On a more practical note, our response to the events and discussions in Amsterdam, and to some extent in Rotterdam - to the issues that came up in dialogue with other participants, groups, collectives and individuals, the questions and criticisms of our project, the alliances we made, the interest we encountered, the suggestions that were made, and also the disagreements - is threefold. We would like to make the following suggestions:
1. C.CRED will try to end the incessant documentation of the events and happenings that is arranged as part of the collective structure. We feel this fetishization of documentation often points towards the regression of expanded practices back towards the objectification and the potential commodification of art. Instead, we propose to work through notions of the remix, free improvisation, live-events, etc. This does not mean that there can be no mediation or any sense of material production. We still have our archives and memories; texts, notes, graphics, videos, projections, photos, etc. It does, however, imply two concrete strategies: on the one hand, it means that any documentation is part of the actual work of the collective structure, not an addition or recording of actual events; on the other hand, it means that any use of archival material, will have to be on the basis of a remix or an improvisation taking place in the context of actual live events; that is, these materials should not be turned into documentation, into a video, or worse, the video, they should not be turned into books, editions, CDs, DVDs, etc. supposedly coherently documenting a coherent project; they should only be used as a continuous form of production, organization and remix; they only exist insofar as they are used in and as a real time practice. There is, we feel, a huge distinction - although for us it remains largely unexplored - between the archive as a form of documentation and the archive as a basis for remix and free improvisation. The texts, videos and photographs available on this website are part of our archives. We invite people to add to these textual/visual narratives and help help us set this up as a collective, expanding literature that no longer functions as a form of documentation, but as an on-going process of reworking and remixing material. You can add stuff to the site by visiting the forum/participation link and upload any material you wish to publish or you could download and edit/remix existing material. The forum/participation site is also intended to be a place where we can exchange information and material and debate and discuss the various practices, texts, events, interventions, happenings, etc. we take part in.

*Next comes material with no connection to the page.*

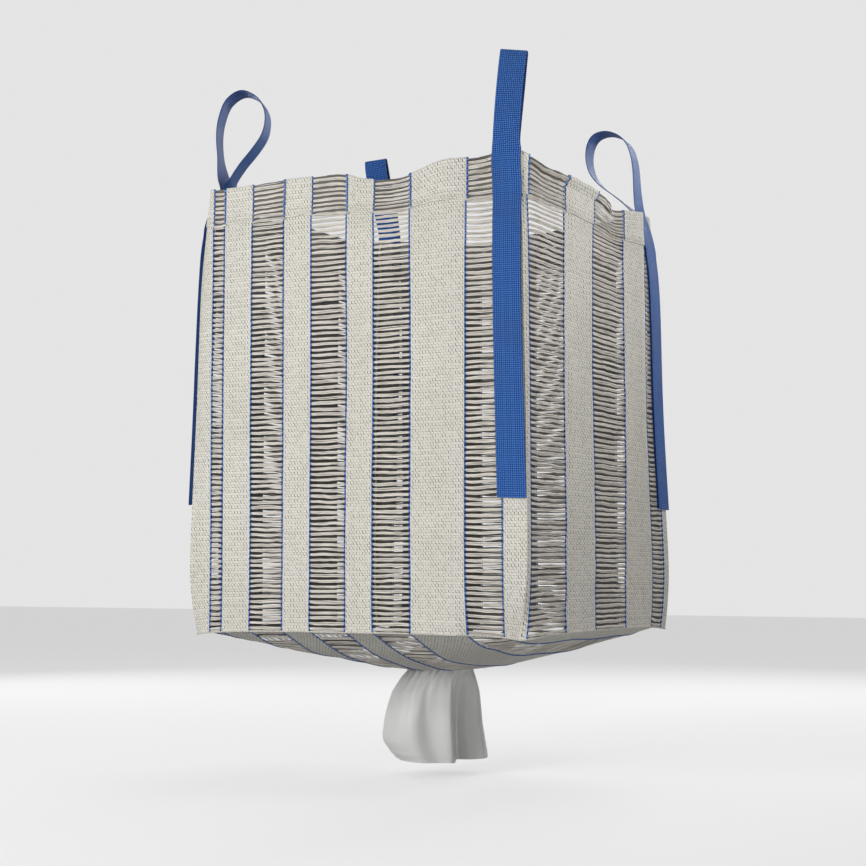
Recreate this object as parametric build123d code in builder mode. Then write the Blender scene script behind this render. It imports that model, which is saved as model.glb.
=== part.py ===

2. C.CRED will try to move away from hierarchical structures (for instance, conference style discussions, etc.) often modeled on politically corrupt and redundant academic institutions and instead work with situations that free up impromptu forms of dialogue and that operate on more than one level (conceptually, but also affectively). Part of this strategy involves the actual physical structures we work with; part of it involves the discussion and how it is organized, steered up and how it relates to practical concerns; and part of it involves how the events are performed and how discussions and dialogues are initiated. In place of the event we propose to set up structures that work on a less formulaic and rigid basis; an on-going dialogue in a bar, for instance, is often more productive than a form of dialogue that simply mimics the hierarchical and often alienating structures of institutional academia.
3. C.CRED will attempt to move away from the institutional-commercial paradigm that defines artistic work as an enterprise, or a project, in favour of a model that understands it as a form of aesthetic experimentation that is inexorably linked to ethico-political practice (that is, to life styles, modes of learning, the production of subjectivity, also as a collective category, etc.). We thus seek a shift away from an institutional paradigm to a micro-political, even paramilitary one that will allow us to think and practice art - and aesthetics - in a much wider, and much expanded, sense, not only across an existing socio-political realm, but also, and furthermore, as the generation or production of future forms of politics, resistance and dissention from that realm.
On this basis, C.CRED, as a project based art collective, is disbanding in favour of an open, collective platform (C.CRED) and interventionist subcells (isc.CRED)."